Paris: French President Francois Hollande admitted to delivering weapons to Syrian rebels in 2012 despite an embargo, according to a new book coming out in France this month.

“We began when we were certain they would end up in the right hands. For the lethal weapons it was our services who delivered them,” Hollande told author Xavier Panon in an interview in May last year.

The book by the journalist specialising in diplomatic and military issues, is entitled “In the corridors of French diplomacy”.

Panon wrote that France delivered canons, machine guns, rocket launchers and anti-tank missiles to the rebels fighting Bashar Al Assad’s regime in an uprising that has turned into all-out civil war and drawn in thousands of foreign fighters.

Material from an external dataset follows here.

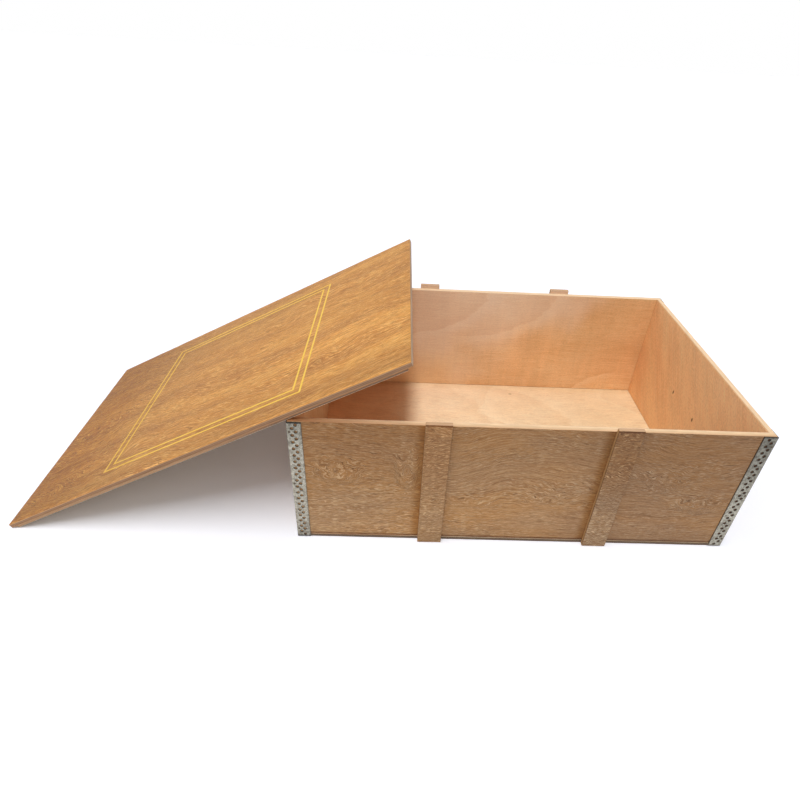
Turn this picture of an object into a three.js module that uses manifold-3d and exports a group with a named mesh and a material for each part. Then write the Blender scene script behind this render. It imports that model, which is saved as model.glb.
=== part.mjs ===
// A low plywood crate: a base, four walls, four upright battens and four perforated steel corner
// strips held by nails, with a loose lid that leans on the left wall, its foot on the floor.
// Millimetres, +Z up, +X along the front. The origin is the middle of the base's underside.
import * as THREE from "three";
import { mergeVertices } from "three/addons/utils/BufferGeometryUtils.js";
import Module from "manifold-3d";

const wasm = await Module();
wasm.setup();

// Carcass
const interiorLength = 600;
const interiorDepth = 400;
const interiorHeight = 200;
const wallThickness = 9;
const baseThickness = 5;

// Battens, whose middles are shares of the length from the middle of the front and the back
const battenWidth = 34;
const battenThickness = 7;
const battenRise = 6;
const frontBattenShares = [-0.197, 0.191];
const backBattenShares = [-0.193, 0.193];

// Perforated corner strips, whose rows of holes are shares of a face's width from the corner
const stripWidth = 18.5;
const stripThickness = 1;
const stripEndSetback = 1;
const bendSteps = 4;
const holeDiameter = 4;
const holeSides = 8;
const holePitch = 10.8;
const nearRowShare = 0.36;
const farRowShare = 0.61;

// Corner nails, from the corner as a share of the width, and up the strip as shares of its rows.
// Those in the end faces stand a hole higher or lower, to clear those in the front and the back.
const nailHeadDiameter = 3;
const nailHeadThickness = 0.5;
const nailShankDiameter = 1.6;
const nailPointLength = 2;
const nailBite = 4;
const nailSides = 6;
const nailShare = 0.175;
const nailLevelShares = [0.06, 0.5, 0.94];
const endNailSteps = [1, 1, -1];

// Lid, and the share of its length from its foot at which it rests on the wall
const lidThickness = 7;
const lidPlay = 0.5;
const lidOverhang = 2;
const linerThickness = 3;
const linerSideSetback = 1;
const linerEndSetback = 8;
const leanShare = 0.7223;

// Gap between pieces that rest on each other or pass through each other, and reach of a cut
const clearance = 0.3;
const cutOverrun = 2;

// Sizes that follow. The lid reaches past the strips at both ends, and drops between the battens'
// tops.
const cornerX = interiorLength / 2 + wallThickness;
const cornerY = interiorDepth / 2 + wallThickness;
const rimHeight = baseThickness + interiorHeight;
const stripLength = rimHeight - 2 * stripEndSetback;
const nailLength = stripThickness + wallThickness + nailBite;
const lidLength = 2 * (cornerX + stripThickness + lidOverhang);
const lidBreadth = 2 * (cornerY - lidPlay);

// The four corners, as the signs of X and Y
const corners = [
  { name: "front_left", signX: -1, signY: -1 },
  { name: "front_right", signX: 1, signY: -1 },
  { name: "back_left", signX: -1, signY: 1 },
  { name: "back_right", signX: 1, signY: 1 },
];

function stainedPlywood() {
  return new THREE.MeshStandardMaterial({ color: 0x9d7551, roughness: 0.7, metalness: 0 });
}

function barePlywood() {
  return new THREE.MeshStandardMaterial({ color: 0xe3b488, roughness: 0.75, metalness: 0 });
}

function goldenPlywood() {
  return new THREE.MeshStandardMaterial({ color: 0xc08e57, roughness: 0.6, metalness: 0 });
}

function zincSteel() {
  return new THREE.MeshStandardMaterial({ color: 0xa9aca6, roughness: 0.45, metalness: 0.9 });
}

function darkSteel() {
  return new THREE.MeshStandardMaterial({ color: 0x5a544c, roughness: 0.6, metalness: 0.8 });
}

function named(name, geometry, material) {
  const mesh = new THREE.Mesh(geometry, material);
  mesh.name = name;
  return mesh;
}

function toSolid(geometry) {
  const bare = geometry.clone();
  bare.deleteAttribute("normal");
  bare.deleteAttribute("uv");
  const merged = mergeVertices(bare);
  return new wasm.Manifold(
    new wasm.Mesh({
      numProp: 3,
      vertProperties: new Float32Array(merged.attributes.position.array),
      triVerts: new Uint32Array(merged.index.array),
    })
  );
}

function toGeometry(solid) {
  const mesh = solid.getMesh();
  const geometry = new THREE.BufferGeometry();
  geometry.setAttribute("position", new THREE.BufferAttribute(mesh.vertProperties, 3));
  geometry.setIndex(new THREE.BufferAttribute(mesh.triVerts, 1));
  const flat = geometry.toNonIndexed();
  flat.computeVertexNormals();
  return flat;
}

function cut(geometry, cutters) {
  const whole = toSolid(geometry);
  const solid = cutters.reduce((rest, cutter) => rest.subtract(toSolid(cutter)), whole);
  return toGeometry(solid);
}

// A box between two opposite corners, given as X, Y and Z.
function block(corner, opposite) {
  const points = [new THREE.Vector3(...corner), new THREE.Vector3(...opposite)];
  const box = new THREE.Box3().setFromPoints(points);
  const size = box.getSize(new THREE.Vector3());
  const middle = box.getCenter(new THREE.Vector3());
  return new THREE.BoxGeometry(size.x, size.y, size.z).translate(middle.x, middle.y, middle.z);
}

// The far row has a hole more than the near row, which is set half a pitch off it.
const farRowCount = Math.floor((stripLength - holeDiameter) / holePitch) + 1;

function holeHeight(index, count) {
  return stripLength / 2 + (index - (count - 1) / 2) * holePitch;
}

// Where each nail's head meets a strip, and its direction out of the wood. Nails stand level with
// holes of the far row. Those in a front or back face run along Y, those in an end face along X.
function nailPlaces() {
  const inset = nailShare * stripWidth;
  const places = [];
  for (const { name, signX, signY } of corners) {
    const faceX = signX * (cornerX + stripThickness);
    const faceY = signY * (cornerY + stripThickness);
    const sides = [
      { side: "face", x: faceX - signX * inset, y: faceY, out: new THREE.Vector3(0, signY, 0) },
      { side: "end", x: faceX, y: faceY - signY * inset, out: new THREE.Vector3(signX, 0, 0) },
    ];
    for (const { side, x, y, out } of sides) {
      nailLevelShares.forEach((share, index) => {
        const steps = side === "end" ? endNailSteps[index] : 0;
        const hole = Math.round(share * (farRowCount - 1)) + steps;
        const at = new THREE.Vector3(x, y, stripEndSetback + holeHeight(hole, farRowCount));
        places.push({ name: `nail_${name}_${side}_${index + 1}`, signX, signY, side, at, out });
      });
    }
  }
  return places;
}

// Turns a shape drawn along +Y, with the strip's surface at zero, to its place on the crate.
function driveIn(geometry, place) {
  const turn = new THREE.Quaternion().setFromUnitVectors(new THREE.Vector3(0, 1, 0), place.out);
  return geometry.applyQuaternion(turn).translate(place.at.x, place.at.y, place.at.z);
}

function nail(place) {
  const shank = nailShankDiameter / 2;
  const head = nailHeadDiameter / 2;
  const profile = [
    new THREE.Vector2(0, -nailLength),
    new THREE.Vector2(shank, nailPointLength - nailLength),
    new THREE.Vector2(shank, 0),
    new THREE.Vector2(head, 0),
    new THREE.Vector2(head, nailHeadThickness),
    new THREE.Vector2(0, nailHeadThickness),
  ];
  return named(place.name, driveIn(new THREE.LatheGeometry(profile, nailSides), place), darkSteel());
}

// The hole that a nail needs, from outside the strip to just past the nail's point.
function nailBore(place) {
  const radius = nailShankDiameter / 2 + clearance;
  const depth = nailLength + clearance;
  const bore = new THREE.CylinderGeometry(radius, radius, depth + cutOverrun, nailSides);
  bore.translate(0, (cutOverrun - depth) / 2, 0);
  return driveIn(bore, place);
}

function nailBores(test) {
  return nailPlaces().filter(test).map(nailBore);
}

function basePanel() {
  const panel = block([-cornerX, -cornerY, 0], [cornerX, cornerY, baseThickness]);
  return named("base_panel", panel, barePlywood());
}

// The front and back walls run the full length, and the end walls stand between them.
function longWall(name, sign) {
  const inner = (sign * interiorDepth) / 2;
  const panel = block([-cornerX, inner, baseThickness], [cornerX, sign * cornerY, rimHeight]);
  const bores = nailBores((place) => place.signY === sign);
  return named(name, cut(panel, bores), stainedPlywood());
}

function endWall(name, sign) {
  const inner = (sign * interiorLength) / 2;
  const halfDepth = interiorDepth / 2;
  const panel = block([inner, -halfDepth, baseThickness], [sign * cornerX, halfDepth, rimHeight]);
  const bores = nailBores((place) => place.signX === sign && place.side === "face");
  return named(name, cut(panel, bores), stainedPlywood());
}

function batten(name, middle, sign) {
  const half = battenWidth / 2;
  const outer = sign * (cornerY + battenThickness);
  const top = rimHeight + battenRise;
  const bar = block([middle - half, sign * cornerY, 0], [middle + half, outer, top]);
  return named(name, bar, stainedPlywood());
}

// The strip's L section seen from above. The wood's corner is at zero, the faces run back along
// -X and -Y, and the bend is round outside.
function stripSection() {
  const reach = stripWidth - stripThickness;
  const section = new THREE.Shape();
  section.moveTo(0, 0);
  section.lineTo(0, -reach);
  section.lineTo(stripThickness, -reach);
  section.lineTo(stripThickness, 0);
  section.absarc(0, 0, stripThickness, 0, Math.PI / 2, false);
  section.lineTo(-reach, stripThickness);
  section.lineTo(-reach, 0);
  return section;
}

// One hole through each face, at the same height and the same way from the corner.
function holePair(fromCorner, height) {
  const radius = holeDiameter / 2;
  const length = stripThickness + 2 * cutOverrun;
  const along = stripThickness - fromCorner;
  const through = stripThickness / 2;
  const face = new THREE.CylinderGeometry(radius, radius, length, holeSides);
  const end = face.clone().rotateZ(Math.PI / 2);
  return [face.translate(along, through, height), end.translate(through, along, height)];
}

function stripHoles() {
  const rows = [
    { share: farRowShare, count: farRowCount },
    { share: nearRowShare, count: farRowCount - 1 },
  ];
  const cutters = [];
  for (const { share, count } of rows) {
    for (let index = 0; index < count; index += 1) {
      cutters.push(...holePair(share * stripWidth, holeHeight(index, count)));
    }
  }
  return cutters;
}

function perforatedStrip() {
  const options = { depth: stripLength, bevelEnabled: false, curveSegments: bendSteps };
  return cut(new THREE.ExtrudeGeometry(stripSection(), options), stripHoles());
}

// Each strip is the same piece, turned onto its corner and then drilled for its nails.
function cornerStrip({ name, signX, signY }, perforated) {
  const placed = perforated.clone().rotateZ(Math.atan2(signY, signX) - Math.PI / 4);
  placed.translate(signX * cornerX, signY * cornerY, stripEndSetback);
  const bores = nailBores((place) => place.signX === signX && place.signY === signY);
  return named(`corner_strip_${name}`, cut(placed, bores), zincSteel());
}

function battenPair(end, shares, sign) {
  const [left, right] = shares.map((share) => share * 2 * cornerX);
  return [batten(`batten_${end}_left`, left, sign), batten(`batten_${end}_right`, right, sign)];
}

function carcass() {
  const group = new THREE.Group();
  group.add(basePanel());
  group.add(longWall("front_wall", -1), longWall("back_wall", 1));
  group.add(endWall("left_wall", -1), endWall("right_wall", 1));
  group.add(...battenPair("front", frontBattenShares, -1));
  group.add(...battenPair("back", backBattenShares, 1));
  const perforated = perforatedStrip();
  group.add(...corners.map((corner) => cornerStrip(corner, perforated)));
  group.add(...nailPlaces().map(nail));
  return group;
}

// The lid lies flat at first, with its foot at zero and its panel's underside at zero height.
function lidPanel() {
  const half = lidBreadth / 2;
  const panel = block([0, -half, 0], [lidLength, half, lidThickness]);
  return named("lid_panel", panel, goldenPlywood());
}

function lidLiner() {
  const half = lidBreadth / 2 - linerSideSetback;
  const end = lidLength - linerEndSetback;
  const sheet = block([linerEndSetback, -half, -clearance], [end, half, -clearance - linerThickness]);
  return named("lid_liner", sheet, barePlywood());
}

// The lid leans so that its liner just clears the left wall's top edge, a known way up from its
// foot, and its foot stands on the floor.
function leaningLid() {
  const rest = leanShare * lidLength;
  const drop = linerThickness + 2 * clearance;
  const tilt = Math.asin(rimHeight / Math.hypot(rest, drop)) + Math.atan2(drop, rest);
  const group = new THREE.Group();
  group.add(lidPanel(), lidLiner());
  group.rotation.y = -tilt;
  group.position.x = -cornerX - rest * Math.cos(tilt) - drop * Math.sin(tilt);
  return group;
}

const crate = new THREE.Group();
crate.add(carcass(), leaningLid());

export default crate;
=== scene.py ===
import math

import bmesh
import bpy
from mathutils import Matrix, Vector, noise


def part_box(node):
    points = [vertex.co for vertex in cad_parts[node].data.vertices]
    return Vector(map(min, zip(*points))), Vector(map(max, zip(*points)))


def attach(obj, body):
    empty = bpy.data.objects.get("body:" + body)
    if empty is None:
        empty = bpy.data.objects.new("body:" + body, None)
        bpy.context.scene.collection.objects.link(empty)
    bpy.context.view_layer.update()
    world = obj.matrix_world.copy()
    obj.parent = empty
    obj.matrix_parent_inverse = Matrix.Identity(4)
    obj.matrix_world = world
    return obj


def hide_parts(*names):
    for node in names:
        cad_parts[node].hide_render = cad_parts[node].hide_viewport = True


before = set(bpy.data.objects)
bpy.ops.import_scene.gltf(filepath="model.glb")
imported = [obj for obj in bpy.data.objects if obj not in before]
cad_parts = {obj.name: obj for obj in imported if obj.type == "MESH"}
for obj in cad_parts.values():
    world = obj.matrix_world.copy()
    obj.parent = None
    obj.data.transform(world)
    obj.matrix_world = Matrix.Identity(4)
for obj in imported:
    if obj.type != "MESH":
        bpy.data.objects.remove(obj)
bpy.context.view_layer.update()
scene = bpy.context.scene
print("crate: packed model loaded,", len(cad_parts), "nodes")


def paint(code):
    # "c99a6b" as a linear colour
    levels = [int(code[i:i + 2], 16) / 255 for i in (0, 2, 4)]
    return [v / 12.92 if v <= 0.04045 else ((v + 0.055) / 1.055) ** 2.4 for v in levels] + [1]


shading = {}  # holds the node tree that is being built


def startNodes(owner):
    # clears the nodes of a material or world, and builds on them from here
    owner.use_nodes = True
    owner.node_tree.nodes.clear()
    shading["nodes"] = owner.node_tree
    return owner


def newMaterial(name):
    return startNodes(bpy.data.materials.new(name))


def put(kind, inputs=None, **settings):
    # adds a shader node, and links or sets its inputs
    node = shading["nodes"].nodes.new("ShaderNode" + kind)
    for key, value in settings.items():
        setattr(node, key, value)
    for key, value in (inputs or {}).items():
        if isinstance(value, bpy.types.NodeSocket):
            shading["nodes"].links.new(value, node.inputs[key])
        else:
            node.inputs[key].default_value = value
    return node


def sums(operation, *values):
    return put("Math", dict(enumerate(values)), operation=operation).outputs[0]


def plus(first, second):
    return sums("ADD", first, second)


def minus(first, second):
    return sums("SUBTRACT", first, second)


def times(first, second):
    return sums("MULTIPLY", first, second)


def vectors(operation, first, second):
    return put("VectorMath", {0: first, 1: second}, operation=operation).outputs[0]


def lengthOf(vector):
    return put("VectorMath", {0: vector}, operation="LENGTH").outputs["Value"]


def parts(vector):
    # its x, y and z
    return put("SeparateXYZ", {0: vector}).outputs


def onPiece():
    # the place on the piece, in its own metres
    return put("TexCoord").outputs["Object"]


def farFrom(where, centre, scale):
    # distance from a centre, with each axis stretched by its own scale
    away = vectors("SUBTRACT", where, centre)
    return lengthOf(vectors("MULTIPLY", away, scale))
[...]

The Syrian Observatory for Human Rights says over 200,000 people have been killed in the fighting.

Panon said the weapons delivered in the second half of 2012 were aimed at aiding the rebellion as opposed to having a decisive effect on changing the course of the conflict.

At the time an European embargo on weapons was in place since June 2011. It was lifted in May 2013.

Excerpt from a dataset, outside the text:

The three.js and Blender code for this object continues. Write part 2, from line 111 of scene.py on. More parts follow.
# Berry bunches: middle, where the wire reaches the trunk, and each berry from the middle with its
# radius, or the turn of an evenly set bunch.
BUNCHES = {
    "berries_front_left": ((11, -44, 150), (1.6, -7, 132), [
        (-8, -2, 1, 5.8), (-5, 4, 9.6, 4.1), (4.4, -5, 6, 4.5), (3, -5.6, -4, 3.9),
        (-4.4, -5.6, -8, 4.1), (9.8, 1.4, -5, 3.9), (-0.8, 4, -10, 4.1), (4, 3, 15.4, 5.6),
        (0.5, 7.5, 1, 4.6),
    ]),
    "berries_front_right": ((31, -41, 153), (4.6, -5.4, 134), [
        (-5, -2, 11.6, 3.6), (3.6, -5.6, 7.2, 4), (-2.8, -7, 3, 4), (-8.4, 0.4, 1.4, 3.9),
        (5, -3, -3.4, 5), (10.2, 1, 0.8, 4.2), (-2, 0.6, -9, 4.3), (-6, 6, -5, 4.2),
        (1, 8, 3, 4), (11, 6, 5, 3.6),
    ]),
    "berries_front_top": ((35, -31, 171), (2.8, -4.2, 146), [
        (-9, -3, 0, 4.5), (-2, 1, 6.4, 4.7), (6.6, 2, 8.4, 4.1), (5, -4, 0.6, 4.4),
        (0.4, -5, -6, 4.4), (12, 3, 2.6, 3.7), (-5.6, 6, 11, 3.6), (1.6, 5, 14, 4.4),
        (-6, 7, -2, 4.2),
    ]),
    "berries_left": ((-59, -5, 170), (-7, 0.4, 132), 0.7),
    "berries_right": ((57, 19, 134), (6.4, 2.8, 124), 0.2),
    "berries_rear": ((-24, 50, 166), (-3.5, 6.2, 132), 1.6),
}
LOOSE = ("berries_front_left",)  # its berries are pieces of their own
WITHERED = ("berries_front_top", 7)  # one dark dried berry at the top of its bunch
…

Until now, France has only admitted to delivering non-lethal weapons to the rebels such as bulletproof jackets or night-vision goggles.

The book traces a series of diplomatic and military moves by the French government both under Hollande and previous president Nicolas Sarkozy.

One of these was the planned air strikes against the Syrian regime for its use of chemical weapons in August 2013 which Washington backed down from after a diplomatic agreement.

The book names several planned targets of the strikes such as the “intelligence unit of the Syrian army which controls the chemical system.”

A political adviser told the author the planned strikes had two objectives, to change the “political order” in Syria and to destabilise Russia, which backs Damascus, to pressure Moscow into changing its approach to the conflict.